■ **Exercise**: Copy each line that has the string "axes" somewhere in it.

Dataset excerpt
## START

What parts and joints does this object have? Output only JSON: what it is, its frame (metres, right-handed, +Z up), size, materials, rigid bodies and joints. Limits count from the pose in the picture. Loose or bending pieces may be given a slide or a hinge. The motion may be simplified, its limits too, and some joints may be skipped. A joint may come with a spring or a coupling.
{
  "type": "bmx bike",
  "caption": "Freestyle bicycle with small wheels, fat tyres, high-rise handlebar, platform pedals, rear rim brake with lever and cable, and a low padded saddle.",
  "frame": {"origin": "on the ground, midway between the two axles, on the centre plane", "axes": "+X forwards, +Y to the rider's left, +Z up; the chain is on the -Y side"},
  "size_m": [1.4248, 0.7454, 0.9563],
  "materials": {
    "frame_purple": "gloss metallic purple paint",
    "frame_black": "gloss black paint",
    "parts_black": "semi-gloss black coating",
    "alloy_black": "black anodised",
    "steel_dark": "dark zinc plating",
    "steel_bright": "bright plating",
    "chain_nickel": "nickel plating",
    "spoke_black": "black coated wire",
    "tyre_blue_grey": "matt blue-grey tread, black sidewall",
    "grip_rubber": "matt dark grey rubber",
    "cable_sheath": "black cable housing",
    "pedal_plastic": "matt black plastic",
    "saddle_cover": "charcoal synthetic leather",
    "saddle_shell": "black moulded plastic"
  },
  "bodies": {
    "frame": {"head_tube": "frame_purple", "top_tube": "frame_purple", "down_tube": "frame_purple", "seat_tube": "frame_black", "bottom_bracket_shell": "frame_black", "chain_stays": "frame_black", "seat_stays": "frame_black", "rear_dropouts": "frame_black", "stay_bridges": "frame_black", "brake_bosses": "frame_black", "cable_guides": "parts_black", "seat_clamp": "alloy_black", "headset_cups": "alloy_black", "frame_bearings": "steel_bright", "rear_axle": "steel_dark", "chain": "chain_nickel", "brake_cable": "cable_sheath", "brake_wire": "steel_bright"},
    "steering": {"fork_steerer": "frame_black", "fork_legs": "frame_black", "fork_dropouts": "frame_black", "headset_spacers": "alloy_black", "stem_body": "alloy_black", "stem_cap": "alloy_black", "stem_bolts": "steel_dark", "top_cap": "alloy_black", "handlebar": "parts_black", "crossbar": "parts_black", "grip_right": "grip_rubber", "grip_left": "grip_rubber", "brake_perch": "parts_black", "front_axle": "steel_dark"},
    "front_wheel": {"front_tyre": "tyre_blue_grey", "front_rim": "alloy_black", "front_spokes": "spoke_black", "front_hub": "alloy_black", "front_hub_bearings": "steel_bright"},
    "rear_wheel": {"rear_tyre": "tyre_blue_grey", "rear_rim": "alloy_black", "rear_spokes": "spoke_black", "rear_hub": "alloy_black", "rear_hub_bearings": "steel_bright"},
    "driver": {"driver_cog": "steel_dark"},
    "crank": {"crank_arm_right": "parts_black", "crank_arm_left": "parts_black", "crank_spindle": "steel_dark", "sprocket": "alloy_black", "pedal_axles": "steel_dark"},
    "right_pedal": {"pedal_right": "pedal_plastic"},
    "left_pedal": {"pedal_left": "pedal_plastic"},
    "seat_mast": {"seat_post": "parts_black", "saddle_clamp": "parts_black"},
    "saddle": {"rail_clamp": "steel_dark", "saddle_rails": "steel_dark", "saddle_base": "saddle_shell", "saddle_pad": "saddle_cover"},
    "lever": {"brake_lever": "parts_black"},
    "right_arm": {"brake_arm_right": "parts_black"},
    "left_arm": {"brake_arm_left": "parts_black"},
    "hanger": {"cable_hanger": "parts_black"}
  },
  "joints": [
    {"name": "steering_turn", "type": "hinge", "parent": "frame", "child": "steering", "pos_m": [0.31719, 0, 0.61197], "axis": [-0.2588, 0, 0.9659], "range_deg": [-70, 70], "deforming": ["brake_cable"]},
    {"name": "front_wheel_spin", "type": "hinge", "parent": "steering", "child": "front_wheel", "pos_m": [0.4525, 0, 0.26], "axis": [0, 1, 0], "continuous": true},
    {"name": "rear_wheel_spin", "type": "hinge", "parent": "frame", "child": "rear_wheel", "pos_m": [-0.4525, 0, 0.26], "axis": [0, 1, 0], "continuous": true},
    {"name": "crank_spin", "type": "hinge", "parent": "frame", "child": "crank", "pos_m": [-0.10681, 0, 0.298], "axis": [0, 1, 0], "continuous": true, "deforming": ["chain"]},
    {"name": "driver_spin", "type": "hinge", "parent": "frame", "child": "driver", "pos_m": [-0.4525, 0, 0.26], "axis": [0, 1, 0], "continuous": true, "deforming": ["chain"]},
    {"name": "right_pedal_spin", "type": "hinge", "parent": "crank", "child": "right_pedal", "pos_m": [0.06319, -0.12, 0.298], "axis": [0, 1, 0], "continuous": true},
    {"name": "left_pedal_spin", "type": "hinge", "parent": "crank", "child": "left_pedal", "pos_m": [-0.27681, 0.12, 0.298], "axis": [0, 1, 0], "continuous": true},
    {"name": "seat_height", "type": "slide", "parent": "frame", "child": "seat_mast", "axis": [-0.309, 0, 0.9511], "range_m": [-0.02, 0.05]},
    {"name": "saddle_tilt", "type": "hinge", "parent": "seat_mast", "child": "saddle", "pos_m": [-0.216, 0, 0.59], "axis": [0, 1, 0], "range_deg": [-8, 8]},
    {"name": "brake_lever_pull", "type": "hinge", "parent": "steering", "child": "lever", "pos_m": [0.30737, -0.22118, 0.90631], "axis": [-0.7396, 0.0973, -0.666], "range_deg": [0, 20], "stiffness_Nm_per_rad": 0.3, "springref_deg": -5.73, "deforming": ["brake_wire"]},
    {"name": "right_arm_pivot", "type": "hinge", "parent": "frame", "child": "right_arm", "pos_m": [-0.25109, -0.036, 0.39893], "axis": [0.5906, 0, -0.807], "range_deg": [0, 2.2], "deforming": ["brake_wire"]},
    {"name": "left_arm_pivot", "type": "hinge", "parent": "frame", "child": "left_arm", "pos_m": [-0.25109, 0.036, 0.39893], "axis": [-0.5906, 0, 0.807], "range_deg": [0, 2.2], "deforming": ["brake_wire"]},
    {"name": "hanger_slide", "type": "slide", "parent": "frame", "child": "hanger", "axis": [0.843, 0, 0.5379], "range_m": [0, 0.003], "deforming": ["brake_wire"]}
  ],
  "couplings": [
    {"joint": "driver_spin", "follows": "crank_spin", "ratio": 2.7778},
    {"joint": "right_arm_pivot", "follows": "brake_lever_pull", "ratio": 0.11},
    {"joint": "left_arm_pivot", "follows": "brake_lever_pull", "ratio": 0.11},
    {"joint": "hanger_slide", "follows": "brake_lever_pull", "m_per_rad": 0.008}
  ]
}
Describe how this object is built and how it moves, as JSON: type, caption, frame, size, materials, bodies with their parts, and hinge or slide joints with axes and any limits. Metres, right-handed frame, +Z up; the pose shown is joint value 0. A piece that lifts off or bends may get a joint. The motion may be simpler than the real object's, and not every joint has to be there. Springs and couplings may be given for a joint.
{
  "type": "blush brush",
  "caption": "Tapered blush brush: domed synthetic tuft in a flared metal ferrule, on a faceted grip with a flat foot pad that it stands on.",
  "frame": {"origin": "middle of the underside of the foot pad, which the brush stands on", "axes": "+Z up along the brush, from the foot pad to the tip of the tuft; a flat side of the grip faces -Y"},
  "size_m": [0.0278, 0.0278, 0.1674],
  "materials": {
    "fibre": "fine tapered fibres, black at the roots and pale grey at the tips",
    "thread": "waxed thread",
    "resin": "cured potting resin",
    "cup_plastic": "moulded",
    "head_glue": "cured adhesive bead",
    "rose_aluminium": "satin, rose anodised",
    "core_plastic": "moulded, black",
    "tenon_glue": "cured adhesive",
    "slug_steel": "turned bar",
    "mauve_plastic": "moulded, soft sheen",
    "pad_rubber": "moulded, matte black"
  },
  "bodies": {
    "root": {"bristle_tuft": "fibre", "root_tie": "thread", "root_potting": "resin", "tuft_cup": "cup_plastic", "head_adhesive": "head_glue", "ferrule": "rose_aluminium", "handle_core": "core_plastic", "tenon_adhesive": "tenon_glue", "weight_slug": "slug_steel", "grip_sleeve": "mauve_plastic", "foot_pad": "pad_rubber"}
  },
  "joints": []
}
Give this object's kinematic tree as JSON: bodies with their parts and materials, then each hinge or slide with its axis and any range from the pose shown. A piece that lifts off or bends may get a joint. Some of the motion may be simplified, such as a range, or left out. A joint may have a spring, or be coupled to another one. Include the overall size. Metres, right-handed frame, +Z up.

## END

■ **Problem solution**:
  "frame": {"origin": "on the ground, midway between the two axles, on the centre plane", "axes": "+X forwards, +Y to the rider's left, +Z up; the chain is on the -Y side"},
Describe how this object is built and how it moves, as JSON: type, caption, frame, size, materials, bodies with their parts, and hinge or slide joints with axes and any limits. Metres, right-handed frame, +Z up; the pose shown is joint value 0. A piece that lifts off or bends may get a joint. The motion may be simpler than the real object's, and not every joint has to be there. Springs and couplings may be given for a joint.
  "frame": {"origin": "middle of the underside of the foot pad, which the brush stands on", "axes": "+Z up along the brush, from the foot pad to the tip of the tuft; a flat side of the grip faces -Y"},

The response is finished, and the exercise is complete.